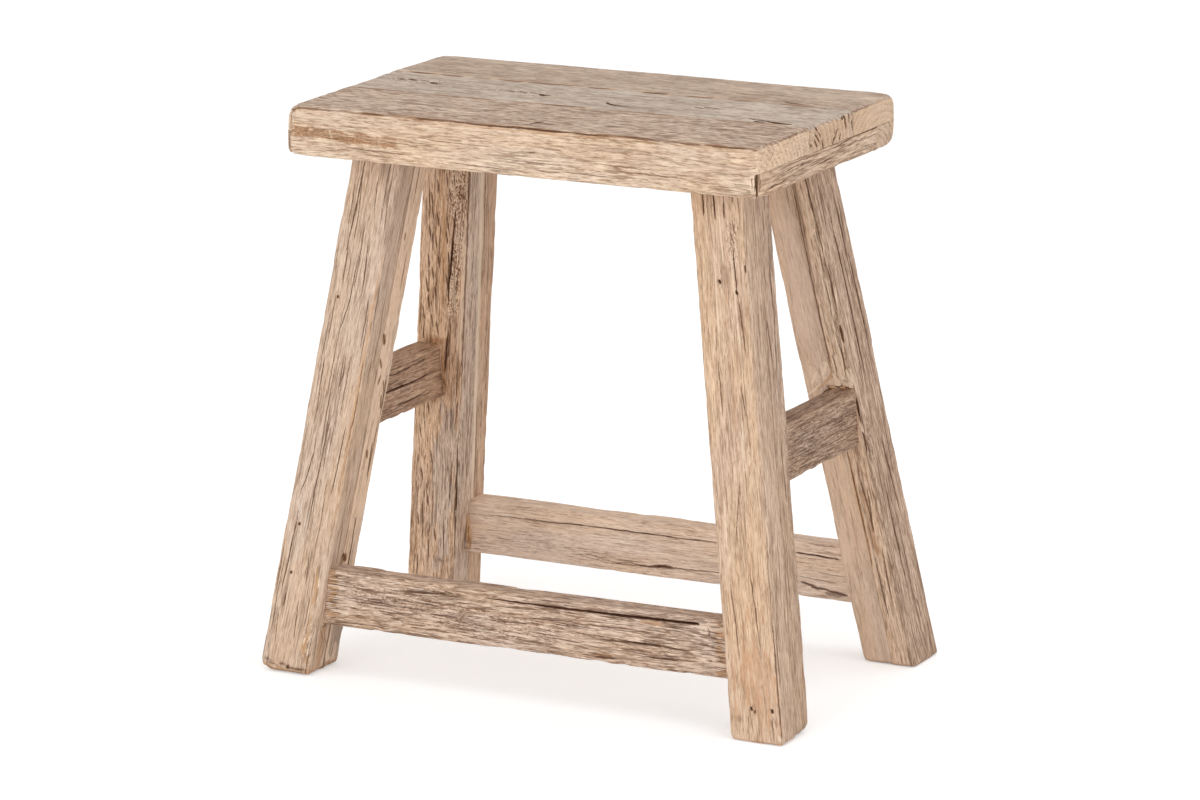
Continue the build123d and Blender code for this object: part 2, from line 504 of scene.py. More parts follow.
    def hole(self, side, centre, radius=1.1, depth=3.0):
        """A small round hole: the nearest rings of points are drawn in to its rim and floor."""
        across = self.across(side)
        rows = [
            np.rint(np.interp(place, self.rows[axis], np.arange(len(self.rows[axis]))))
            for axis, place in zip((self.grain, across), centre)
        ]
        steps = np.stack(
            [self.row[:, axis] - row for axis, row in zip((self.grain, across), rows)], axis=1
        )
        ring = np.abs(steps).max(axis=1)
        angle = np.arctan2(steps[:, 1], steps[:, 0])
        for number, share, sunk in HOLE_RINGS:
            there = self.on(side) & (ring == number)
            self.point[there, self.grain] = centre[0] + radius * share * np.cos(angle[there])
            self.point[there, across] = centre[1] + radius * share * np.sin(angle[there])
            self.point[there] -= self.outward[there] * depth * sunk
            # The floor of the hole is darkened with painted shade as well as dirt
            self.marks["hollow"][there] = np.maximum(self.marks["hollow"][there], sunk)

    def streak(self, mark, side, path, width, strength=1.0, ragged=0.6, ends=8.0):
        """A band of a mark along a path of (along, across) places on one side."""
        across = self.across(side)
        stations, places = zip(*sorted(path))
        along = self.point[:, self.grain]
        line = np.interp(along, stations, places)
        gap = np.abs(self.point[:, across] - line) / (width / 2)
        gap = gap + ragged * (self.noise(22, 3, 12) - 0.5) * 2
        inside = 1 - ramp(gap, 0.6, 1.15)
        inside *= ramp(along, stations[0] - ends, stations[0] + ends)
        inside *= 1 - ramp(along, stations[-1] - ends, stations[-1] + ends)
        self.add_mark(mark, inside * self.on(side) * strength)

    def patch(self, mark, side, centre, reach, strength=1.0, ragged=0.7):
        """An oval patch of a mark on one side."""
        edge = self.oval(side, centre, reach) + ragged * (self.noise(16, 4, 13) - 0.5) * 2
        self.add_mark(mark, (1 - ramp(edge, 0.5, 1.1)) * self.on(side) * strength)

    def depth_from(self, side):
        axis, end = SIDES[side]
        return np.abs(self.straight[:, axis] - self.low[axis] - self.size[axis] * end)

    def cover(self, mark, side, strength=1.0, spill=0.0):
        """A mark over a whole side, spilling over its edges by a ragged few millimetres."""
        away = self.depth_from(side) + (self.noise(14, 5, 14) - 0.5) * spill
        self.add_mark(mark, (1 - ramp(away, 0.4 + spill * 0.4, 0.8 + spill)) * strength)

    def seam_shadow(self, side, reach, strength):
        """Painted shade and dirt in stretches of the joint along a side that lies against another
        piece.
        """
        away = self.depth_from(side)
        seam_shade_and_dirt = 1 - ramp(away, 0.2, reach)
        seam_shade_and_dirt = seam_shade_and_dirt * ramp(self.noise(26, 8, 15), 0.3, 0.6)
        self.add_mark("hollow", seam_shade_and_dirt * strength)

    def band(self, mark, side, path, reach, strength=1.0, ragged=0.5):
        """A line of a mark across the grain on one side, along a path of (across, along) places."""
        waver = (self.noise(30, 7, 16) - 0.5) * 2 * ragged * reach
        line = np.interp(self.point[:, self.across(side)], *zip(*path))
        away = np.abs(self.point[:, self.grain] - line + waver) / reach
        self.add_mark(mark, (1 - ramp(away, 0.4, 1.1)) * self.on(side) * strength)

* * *

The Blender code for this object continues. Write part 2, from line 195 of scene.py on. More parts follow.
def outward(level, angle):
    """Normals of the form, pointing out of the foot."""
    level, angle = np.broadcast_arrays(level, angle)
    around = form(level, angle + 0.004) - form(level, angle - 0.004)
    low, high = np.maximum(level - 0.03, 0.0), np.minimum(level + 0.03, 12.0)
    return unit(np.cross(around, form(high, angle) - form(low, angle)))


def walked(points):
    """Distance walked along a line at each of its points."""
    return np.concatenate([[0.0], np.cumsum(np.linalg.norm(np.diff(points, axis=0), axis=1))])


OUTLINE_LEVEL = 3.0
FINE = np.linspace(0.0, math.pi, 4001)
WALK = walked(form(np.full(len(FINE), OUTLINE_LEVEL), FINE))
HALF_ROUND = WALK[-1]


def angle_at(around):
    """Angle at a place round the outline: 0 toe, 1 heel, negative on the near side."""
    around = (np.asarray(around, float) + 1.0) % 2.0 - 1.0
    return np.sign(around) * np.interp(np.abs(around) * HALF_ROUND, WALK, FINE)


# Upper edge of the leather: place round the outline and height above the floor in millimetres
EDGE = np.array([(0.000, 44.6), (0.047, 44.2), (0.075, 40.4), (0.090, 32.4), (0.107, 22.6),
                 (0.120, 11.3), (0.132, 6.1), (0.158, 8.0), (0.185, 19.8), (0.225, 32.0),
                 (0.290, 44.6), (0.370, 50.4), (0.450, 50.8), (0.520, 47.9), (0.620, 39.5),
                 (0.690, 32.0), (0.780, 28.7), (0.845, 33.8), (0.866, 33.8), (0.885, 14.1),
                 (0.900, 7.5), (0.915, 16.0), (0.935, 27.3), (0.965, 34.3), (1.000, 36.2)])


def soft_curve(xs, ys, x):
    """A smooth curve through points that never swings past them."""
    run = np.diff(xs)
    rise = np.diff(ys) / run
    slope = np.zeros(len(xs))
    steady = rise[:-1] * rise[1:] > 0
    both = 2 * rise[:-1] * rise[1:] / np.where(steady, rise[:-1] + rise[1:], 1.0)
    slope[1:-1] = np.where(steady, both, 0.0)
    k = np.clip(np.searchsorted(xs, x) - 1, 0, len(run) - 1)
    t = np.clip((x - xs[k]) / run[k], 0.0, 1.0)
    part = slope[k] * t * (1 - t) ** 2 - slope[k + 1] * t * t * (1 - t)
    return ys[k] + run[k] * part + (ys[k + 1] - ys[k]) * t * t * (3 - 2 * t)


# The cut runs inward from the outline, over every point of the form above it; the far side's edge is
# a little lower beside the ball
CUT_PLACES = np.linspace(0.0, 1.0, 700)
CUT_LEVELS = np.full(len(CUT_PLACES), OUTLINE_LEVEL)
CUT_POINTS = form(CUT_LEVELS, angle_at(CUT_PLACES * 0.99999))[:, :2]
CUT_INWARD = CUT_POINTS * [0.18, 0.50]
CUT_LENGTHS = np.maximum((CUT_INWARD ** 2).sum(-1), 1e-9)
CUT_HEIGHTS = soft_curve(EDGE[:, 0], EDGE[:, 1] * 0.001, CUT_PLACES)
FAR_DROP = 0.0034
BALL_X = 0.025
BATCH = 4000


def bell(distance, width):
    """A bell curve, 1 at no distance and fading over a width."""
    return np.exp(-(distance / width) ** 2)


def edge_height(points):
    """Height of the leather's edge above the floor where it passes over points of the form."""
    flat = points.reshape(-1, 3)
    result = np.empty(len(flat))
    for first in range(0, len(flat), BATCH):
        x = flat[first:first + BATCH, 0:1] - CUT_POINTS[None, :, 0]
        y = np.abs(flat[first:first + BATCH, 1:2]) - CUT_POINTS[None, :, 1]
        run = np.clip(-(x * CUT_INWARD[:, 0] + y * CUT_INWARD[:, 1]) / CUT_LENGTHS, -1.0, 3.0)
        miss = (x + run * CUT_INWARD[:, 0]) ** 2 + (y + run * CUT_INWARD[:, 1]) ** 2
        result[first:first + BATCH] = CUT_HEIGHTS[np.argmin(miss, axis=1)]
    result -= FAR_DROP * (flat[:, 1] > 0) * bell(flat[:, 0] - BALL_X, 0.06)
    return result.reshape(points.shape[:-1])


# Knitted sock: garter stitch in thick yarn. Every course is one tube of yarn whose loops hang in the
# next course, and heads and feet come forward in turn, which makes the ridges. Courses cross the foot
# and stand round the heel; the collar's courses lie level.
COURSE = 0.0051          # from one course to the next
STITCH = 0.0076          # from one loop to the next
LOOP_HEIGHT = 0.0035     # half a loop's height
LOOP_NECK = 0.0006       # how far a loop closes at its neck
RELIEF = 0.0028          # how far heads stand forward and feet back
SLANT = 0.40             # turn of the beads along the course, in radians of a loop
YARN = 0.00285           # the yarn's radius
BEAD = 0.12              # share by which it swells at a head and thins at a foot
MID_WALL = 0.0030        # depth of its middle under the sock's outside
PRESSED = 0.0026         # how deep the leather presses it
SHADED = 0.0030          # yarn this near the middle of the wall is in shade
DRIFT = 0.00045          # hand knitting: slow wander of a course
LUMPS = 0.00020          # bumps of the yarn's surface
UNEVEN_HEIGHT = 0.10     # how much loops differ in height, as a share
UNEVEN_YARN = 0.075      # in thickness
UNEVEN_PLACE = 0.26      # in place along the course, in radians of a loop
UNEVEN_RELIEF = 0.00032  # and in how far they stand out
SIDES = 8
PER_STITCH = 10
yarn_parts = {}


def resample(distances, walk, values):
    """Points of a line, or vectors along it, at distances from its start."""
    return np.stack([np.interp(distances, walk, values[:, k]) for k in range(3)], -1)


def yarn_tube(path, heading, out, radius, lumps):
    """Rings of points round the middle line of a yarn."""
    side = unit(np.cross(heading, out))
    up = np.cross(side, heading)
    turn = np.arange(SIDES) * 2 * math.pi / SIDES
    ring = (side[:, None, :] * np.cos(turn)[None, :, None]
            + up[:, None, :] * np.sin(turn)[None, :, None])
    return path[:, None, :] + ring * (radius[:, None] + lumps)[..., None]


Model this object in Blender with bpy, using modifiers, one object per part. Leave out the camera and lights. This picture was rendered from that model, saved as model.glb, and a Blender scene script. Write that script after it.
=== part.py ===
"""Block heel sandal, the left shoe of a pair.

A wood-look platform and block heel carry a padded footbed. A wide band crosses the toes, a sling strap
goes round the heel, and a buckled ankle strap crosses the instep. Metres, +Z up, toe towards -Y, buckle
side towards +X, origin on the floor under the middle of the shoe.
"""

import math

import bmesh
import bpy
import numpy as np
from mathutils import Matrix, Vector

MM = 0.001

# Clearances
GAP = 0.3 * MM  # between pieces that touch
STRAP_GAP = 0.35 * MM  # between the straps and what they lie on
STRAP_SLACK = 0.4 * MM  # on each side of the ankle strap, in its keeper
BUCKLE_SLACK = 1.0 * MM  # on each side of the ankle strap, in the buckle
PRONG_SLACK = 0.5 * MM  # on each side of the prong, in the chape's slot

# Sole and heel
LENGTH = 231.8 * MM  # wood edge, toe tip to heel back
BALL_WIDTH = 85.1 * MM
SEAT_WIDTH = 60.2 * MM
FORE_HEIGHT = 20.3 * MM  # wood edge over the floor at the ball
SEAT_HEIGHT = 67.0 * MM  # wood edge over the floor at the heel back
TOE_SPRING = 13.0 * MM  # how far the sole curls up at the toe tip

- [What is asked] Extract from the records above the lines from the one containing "Model this object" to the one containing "TOE_SPRING = 13.0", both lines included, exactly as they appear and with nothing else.

- [Complete answer]
Model this object in Blender with bpy, using modifiers, one object per part. Leave out the camera and lights. This picture was rendered from that model, saved as model.glb, and a Blender scene script. Write that script after it.
=== part.py ===
"""Block heel sandal, the left shoe of a pair.

A wood-look platform and block heel carry a padded footbed. A wide band crosses the toes, a sling strap
goes round the heel, and a buckled ankle strap crosses the instep. Metres, +Z up, toe towards -Y, buckle
side towards +X, origin on the floor under the middle of the shoe.
"""

import math

import bmesh
import bpy
import numpy as np
from mathutils import Matrix, Vector

MM = 0.001

# Clearances
GAP = 0.3 * MM  # between pieces that touch
STRAP_GAP = 0.35 * MM  # between the straps and what they lie on
STRAP_SLACK = 0.4 * MM  # on each side of the ankle strap, in its keeper
BUCKLE_SLACK = 1.0 * MM  # on each side of the ankle strap, in the buckle
PRONG_SLACK = 0.5 * MM  # on each side of the prong, in the chape's slot

# Sole and heel
LENGTH = 231.8 * MM  # wood edge, toe tip to heel back
BALL_WIDTH = 85.1 * MM
SEAT_WIDTH = 60.2 * MM
FORE_HEIGHT = 20.3 * MM  # wood edge over the floor at the ball
SEAT_HEIGHT = 67.0 * MM  # wood edge over the floor at the heel back
TOE_SPRING = 13.0 * MM  # how far the sole curls up at the toe tip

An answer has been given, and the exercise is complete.